Ce personnage dégage un contraste prononcé entre sa grande appréciation de la beauté et son effroyable penchant pour la destruction, traduisant le changement, la métamorphose intérieure, et l’instabilité de sa personnalité. D’ailleurs, Seyf était un chercheur dans la physique nucléaire avant de s’allier à une organisation terroriste avec qui il ne partage clairement pas les idéaux, mais s’y intègre pour châtier le monde.
Ces forces antagonistes représentent l’incessant combat entre Éros et Thanatos, ce que résumait Freud dans l’expression le Malaise dans la civilisation. Bachi use de l’image d’Hamlet afin d’exposer sa vision de l’origine de la haine et la nature de la pulsion destructive qui bouleversent le personnage complexe du terroriste. Freud note que la civilisation est fondée sur l’inhibition exercée sur l’agressivité pulsionnelle qui caractérise l’être humain. Mise hors l’action d’inhibition des forces morales, l’agressivité « démasque sous l’homme la bête sauvage qui perd alors tout égard pour sa propre espèce » (Freud 1929 : 65).

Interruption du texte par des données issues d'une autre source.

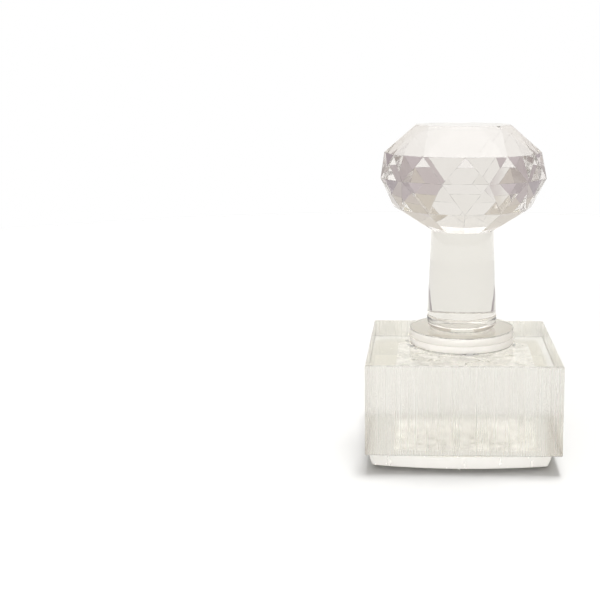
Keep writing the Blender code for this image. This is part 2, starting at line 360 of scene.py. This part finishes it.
def worn_edges_with_painted_shade():
    """The edges of the knob and of the block's top, dulled by handling. Their colour is also darkened
    in patches as painted shade, standing in for the dark lines that these edges show.
    """
    material, tree, shader = node_material("worn_edges_with_painted_shade")
    make_clear(shader, (0.7, 0.68, 0.66))
    wear = add_noise(tree, 700, 3)
    # Painted shade: the darker patches draw dark lines along the edges, as well as wear.
    vary_colour(tree, shader, wear, 0.4, 0.6, (0.45, 0.43, 0.42), (0.84, 0.82, 0.80))
    vary_roughness(tree, shader, wear, 0.35, 0.7, 0.05, 0.30)
    return material


def joint_acrylic():
    """A face inside a solvent or film joint, where the two pieces are one clear solid."""
    material, tree, shader = node_material("welded_joint")
    make_clear(shader, (1, 1, 1))
    shader.inputs["Alpha"].default_value = 0
    return material


def sawn_acrylic():
    """The block's sides: fine vertical saw lines that blur what is behind them sideways."""
    material, tree, shader = node_material("sawn_sides")
    make_clear(shader, (0.93, 0.91, 0.87))
    fine = add_noise(tree, 2600, 4, (1, 1, 0.012), 0.65)
    broad = add_noise(tree, 900, 3, (1, 1, 0.05), 0.6)
    vary_colour(tree, shader, broad, 0.35, 0.62, (0.78, 0.765, 0.715), (0.84, 0.825, 0.785))
    vary_roughness(tree, shader, fine, 0.3, 0.7, 0.18, 0.32)
    add_bump(tree, shader, fine, 0.20, 0.00006)
    return material


def polished_acrylic():
    """The block's top and bottom, still as smooth as the sheet it was cut from."""
    material, tree, shader = node_material("polished_faces")
    make_clear(shader, (0.935, 0.925, 0.875))
    scuffs = add_noise(tree, 1500, 5, (1, 0.25, 1))
    vary_roughness(tree, shader, scuffs, 0.45, 0.8, 0.0, 0.06)
    return material


def engraved_acrylic():
    """The laser-cut floor between the relief's lines: frosted white."""
    material, tree, shader = node_material("engraved_frost")
    make_clear(shader, (0.98, 0.975, 0.95))
    shader.inputs["Transmission Weight"].default_value = 0.30
    frost = add_noise(tree, 4200, 4)
    vary_roughness(tree, shader, frost, 0.3, 0.7, 0.25, 0.45)
    add_bump(tree, shader, frost, 0.3, 0.00004)
    return material


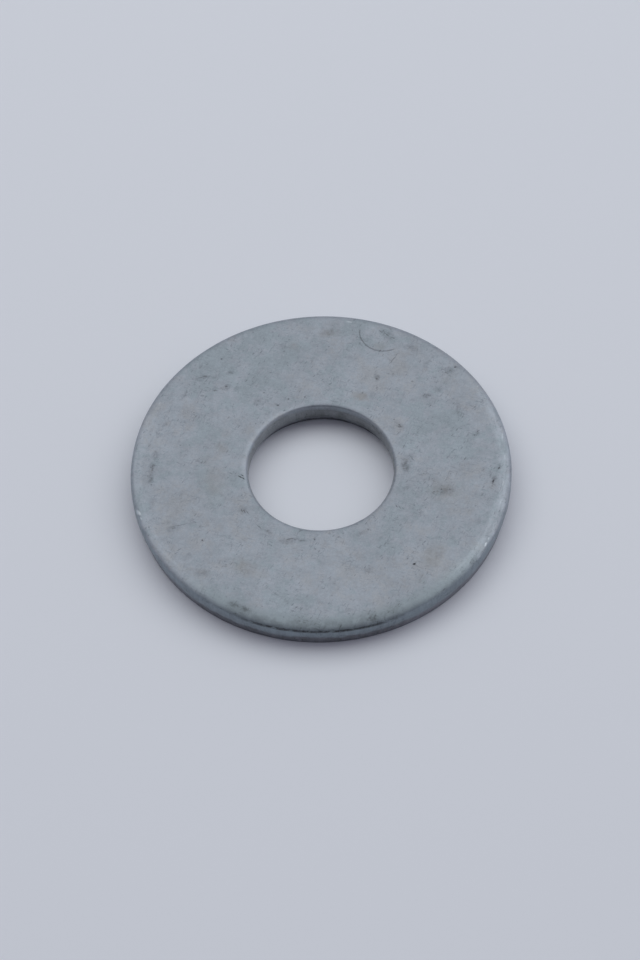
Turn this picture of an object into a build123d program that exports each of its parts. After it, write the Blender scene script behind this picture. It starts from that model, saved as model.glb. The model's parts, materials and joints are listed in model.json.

La pulsion de la vengeance émergente produit l’effet d’éclatement de la violence meurtrière. Conflit identitaire et marginalisation engendrent un combat intérieur entre l’Éros et le Thanatos. Installé à Paris, Seyf s’apprêtait à devenir l’un des leurs (un Français) en se civilisant, épousant l’une des leurs, mais il s’est vu rejeté ; errant, exilé, il s’est senti expulsé du ventre même de l’humanité. Le Thanatos commence dès lors à dominer dans la représentation du personnage livré à son désir de vengeance.
Éros, pulsion de la vie-amour, représente les forces psychologiques, constructives et créatrices qui tendent à assurer l’émergence et la survie d’une culture. Par contre, Thanatos, pulsion de la mort, relève des forces destructives dans l’être humain, ce qui renvoie à l’animalité et à l’agressivité. Ce dernier mythème fonde l’image du terroriste meurtrier et barbare qui semble devenir un objet de fascination répugnante pour la littérature aujourd’hui, depuis les événements du 11 septembre, et spécialement la littérature algérienne après la décennie noire.
Le Malaise dans nos sociétés aujourd’hui est excessivement patent. Au nom de la liberté et de démocratie, des pays en ruine pataugent dans la misère et le sang. L’animosité qui en découle nourrit la haine et favorise les affrontements de caractère ethnique et religieux.
Le personnage terroriste de Bachi rejette toute foi et défie Dieu par son acte. L’on assiste, à travers les procédés textuels mis en place, notamment l’intertexte religieux, à la déconstruction des valeurs qui soudaient autrefois la société. Les liens tissés par le mythe traditionnel sont alors dénoués avec l’émergence de la figure moderne du terroriste fondé sur le mythème du Thanatos (Roubaï-Chorfi 2008).
Il faut ajouter aussi que la fin d’Hamlet et de Seyf est pareille, la mort. Ce qui les différencie est leur connaissance de cette destinée : Hamlet ignore ce qui l’attend s’il exécute sa vengeance, tandis que l’opération de Seyf est planifiée et il est conscient du fait que sa mort s’approche. Le choix de s’auto-supprimer émerge de la volonté de mettre fin aux tensions grandissantes entre sa souffrance de trop voir, affecté par la mort des siens écrasés dans ce monde injuste et sa conscience qui le fustige, l’encloue dans l’enfer de l’hésitation en avançant dans la voie du crime injustifiable, impardonnable.
Conclusion
Nous avons pu constater, à travers cette analyse comparative entre le personnage bachien Seyf el Islam de TLT et le héros shakespearien Hamlet, que le choix d’investir la figure mythique d’Hamlet dans la construction du portrait d’un personnage terroriste est clairement lié aux deux thèmes majeurs qui l’organisent, à savoir l’hésitation devant le crime et la folie, pour mettre en exergue l’état psychique du kamikaze pendant sa marche vers la mort.
Le mythe littéraire n’est réactualisé que pour le reconstituer autrement en préservant les mythèmes qui l’identifient. L’exercice de reconstruction après déconstruction du mythe aboutit dans ce roman de Bachi au rapprochement de deux images nettement distinctes dont la structure profonde est similaire.
Ainsi, la réactualisation du mythe littéraire d’Hamlet procède de la mise en évidence de l’éclatement des forces antagonistes d’un côté, et de l’affrontement des valeurs contradictoires qui séparent Occident et Orient. Autrement dit, peindre le portrait du terroriste sous les traits du héros shakespearien est une perversion d’une figure de la littérature occidentale qui tend à mettre l’accent sur l’universalité de cette image, puisqu’elle n’est pas exclusivement propre à une ethnie, une religion, une culture donnée.